The problem goes beyond Charleston. In recent years, the Legislature considered a Dilapidated Buildings Act that would have allowed cities to move against owners of commercial properties that became a blight. If a city or town had exhausted all its other code enforcement and remedies, then the act would have allowed it to seek a court-appointed receiver to fix up the building or tear it down.

But it ultimately went down to defeat, said Scott Slatton of the S.C. Municipal Association. "It was the fear of treading on property rights." Since then, not much has happened on the state level to tackle the problem.

In recent years, the focus of Charleston's preservation groups has revolved around citywide livability, managing tourism, and the appearance of new construction.
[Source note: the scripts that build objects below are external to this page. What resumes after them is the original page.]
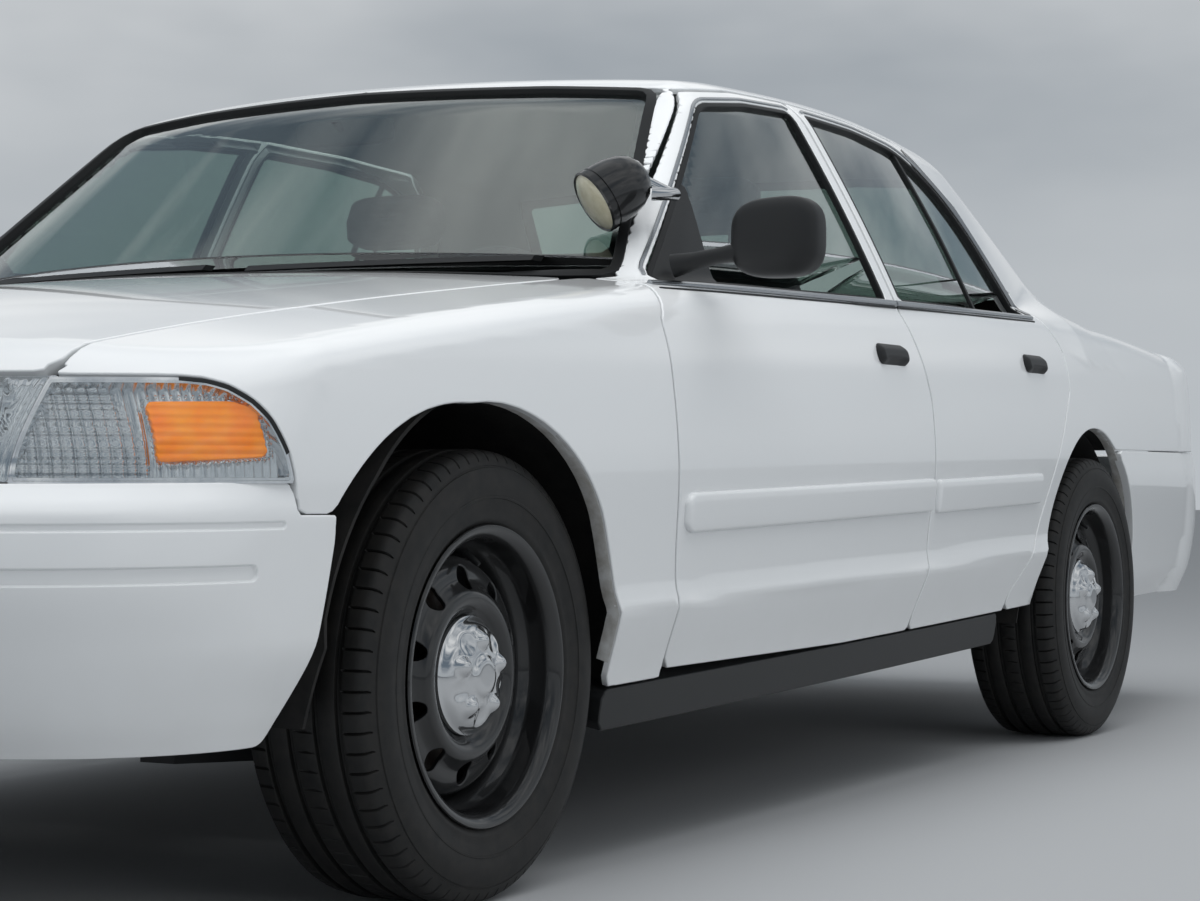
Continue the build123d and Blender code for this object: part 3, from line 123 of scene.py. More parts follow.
def ring(x, y, a, b, c):
    """Distance outside the circle through three points (a, b, c), as plan x and y."""
    (ax, ay), (bx, by), (cx, cy) = a, b, c
    d = 2 * (ax * (by - cy) + bx * (cy - ay) + cx * (ay - by))
    sa, sb, sc = ax * ax + ay * ay, bx * bx + by * by, cx * cx + cy * cy
    ux = (sa * (by - cy) + sb * (cy - ay) + sc * (ay - by)) / d
    uy = (sa * (cx - bx) + sb * (ax - cx) + sc * (bx - ax)) / d
    return np.hypot(x - ux, y - uy) - np.hypot(ax - ux, ay - uy)


def corner_ring(x, y, start, end, nose, sign):
    """Distance outside the arc that turns from the nose or tail face into the side."""
    sagitta = np.abs(nose - start[0])
    face = np.arcsin(start[1] / ((sagitta ** 2 + start[1] ** 2) / (2 * sagitta)))
    heading = np.pi / 2 + sign * face
    chord = np.hypot(end[0] - start[0], end[1] - start[1])
    chord_angle = np.arctan2(end[1] - start[1], end[0] - start[0])
    radius = chord / (2 * np.sin(sign * (chord_angle - heading)))
    centre = start[0] - sign * radius * np.sin(heading), start[1] + sign * radius * np.cos(heading)
    return np.hypot(x - centre[0], y - centre[1]) - radius


def plan_gap(x, y, row):
    """How far a point lies outside a plan outline with these sizes."""
    y = np.abs(y)
    mid, front, rear, nose, nose_side, tail, tail_side = row
    side = ring(x, y, (nose_side - FRONT_CORNER, front), (0 * x, mid), (tail_side + REAR_CORNER, rear))
    gap = side
    for sign, tip, start_x, length, width in ((1, nose, nose_side, FRONT_CORNER, front),
                                              (-1, tail, tail_side, REAR_CORNER, rear)):
        end_x = start_x - sign * length
        corner = corner_ring(x, y, (start_x, NOSE_Y), (end_x, width), tip, sign)
        sagitta = np.abs(tip - start_x)
        radius = (sagitta ** 2 + NOSE_Y ** 2) / (2 * sagitta)
        centre = tip - sign * radius
        face = np.hypot(x - centre, y) - radius
        on_face = y * sign * (start_x - centre) < NOSE_Y * sign * (x - centre)
        gap = np.where(sign * (x - end_x) > 0, np.where(on_face, face, corner), gap)
    return gap


def side_gap(x, y, z):
    """How far a point lies outside the body's sides, nose and tail."""
    return plan_gap(x, y, side_row(z + RISE * x))


def crown(x, y, sections, edge_y):
    """Height of a crowned top that is an arc across the car out to edge_y."""
    centre = smooth(sections[:, 0], sections[:, 1], x)
    edge = smooth(sections[:, 0], sections[:, 2], x)
    drop = centre - edge
    radius = (drop ** 2 + edge_y ** 2) / (2 * drop)
    y = np.abs(y)
    arc = np.sqrt(np.maximum(radius ** 2 - np.minimum(y, edge_y) ** 2, 0)) - radius
    return centre + arc, edge, edge_y / radius


def top_gap(x, y, z):
    """How far a point lies over the hood and deck."""
    height, edge, slope = crown(x, y, TOP_SECTIONS, NOSE_Y)
    outer = smooth(TOP_SECTIONS[:, 0], TOP_SECTIONS[:, 3], x)
    beyond = np.maximum(np.abs(y) - NOSE_Y, 0)
    fall = (edge - outer) / (TOP_EDGE_Y - NOSE_Y)
    return (z - height + fall * beyond) * 0.98


def round_inner(a, b, radius):
    """What lies inside both forms, their meeting edge rounded off."""
    past = np.hypot(np.maximum(a + radius, 0), np.maximum(b + radius, 0))
    return np.minimum(np.maximum(a, b), -radius) + past


def round_joined(a, b, radius):
    """Both forms together, with a hollow fillet where they meet."""
    short = np.hypot(np.maximum(radius - a, 0), np.maximum(radius - b, 0))
    return np.maximum(np.minimum(a, b), radius) - short


def house_gap(x, y, z):
    """How far a point lies outside the greenhouse."""
    z_levels = HOUSE_LEVELS[:, 0]
    t = (z - z_levels[0]) * (z - z_levels[1])
    rows = []
    for column in HOUSE_LEVELS.T[1:]:
        first = (column[1] - column[0]) / (z_levels[1] - z_levels[0])
        second = ((column[2] - column[1]) / (z_levels[2] - z_levels[1]) - first) / (z_levels[2] - z_levels[0])
        rows.append(column[0] + first * (z - z_levels[0]) + second * t)
    front, front_x, front_y, mid, rear_x, rear_y, rear = rows
    y = np.abs(y)
    side = ring(x, y, (front_x, front_y), (0 * x, mid), (rear_x, rear_y)) * 0.88
    windscreen = ring(x, y, (front_x, -front_y), (front, 0 * x), (front_x, front_y)) * 0.64
    rear_screen = ring(x, y, (rear_x, -rear_y), (rear, 0 * x), (rear_x, rear_y)) * 0.60
    height = crown(x, y, ROOF_SECTIONS, ROOF_EDGE_Y)[0]
    roof = z - height + np.maximum(y - ROOF_EDGE_Y, 0) * 0.18
    sides = round_inner(round_inner(side, windscreen, PILLAR_ROLL), rear_screen, PILLAR_ROLL)
    return np.maximum(round_inner(sides, roof, ROOF_ROLL), 990 - z)


def shell_gap(p):
    """How far points (mm) lie outside the whole painted shell."""
    x, y, z = p[..., 0], p[..., 1], p[..., 2]
    lower = round_inner(side_gap(x, y, z), top_gap(x, y, z), SHOULDER)
    fillet = 4 + 86 * np.clip((-950 - x) / 300, 0, 1)
    return round_joined(lower, house_gap(x, y, z), fillet)


def cast(origin, direction, reach=(150.0, 1300.0), gap=shell_gap, offset=0.0):
    """Points where rays from inside the car come out through the shell."""
    near = np.full(direction.shape[:-1], reach[0])
    far = np.full(direction.shape[:-1], reach[1])
    for _ in range(22):
        middle = (near + far) / 2
        out = gap(origin + direction * middle[..., None]) > offset
        far = np.where(out, middle, far)
        near = np.where(out, near, middle)
    return origin + direction * ((near + far) / 2)[..., None]


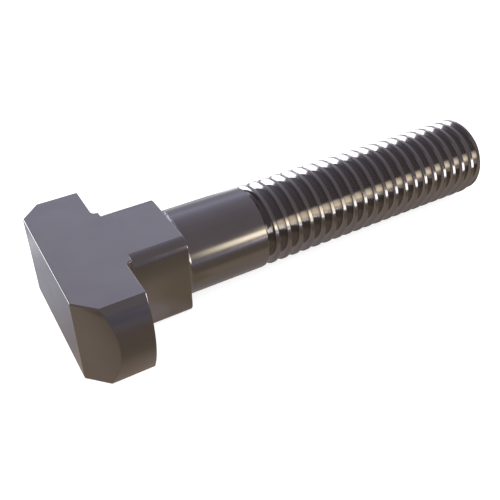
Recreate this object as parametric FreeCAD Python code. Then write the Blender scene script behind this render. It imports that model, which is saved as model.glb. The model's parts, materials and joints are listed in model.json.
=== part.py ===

O'Connor said SOS CHS is not trying to compete with those agendas but to add a new voice and encouragement to tackle the preservation of at-risk buildings.

"We're trying to stay in our lane," she said.

It is trying to make sure that houses such as 98 Cannon St. don't fall through the cracks. Riccio said the city has brought the owner of 98 Cannon St., North Sky LLC, to court several times, and the owner has had conversations with the city's Board of Architectural Review. Attempts to reach David Abdo of North Sky LLC last week were unsuccessful.

"He's going about it the way he's supposed to be going about it, but he's not following through," Riccio said. ...

O'Connor and others will be watching in hopes something changes soon.

"The only thing that's holding the house up is its chimneys," she said. "It's heartbreaking to see these houses being lost. ... We need to look at it that way as a city. Once it's gone, it's gone. Yes, you can rebuild it so it will look exactly the same, but it's not."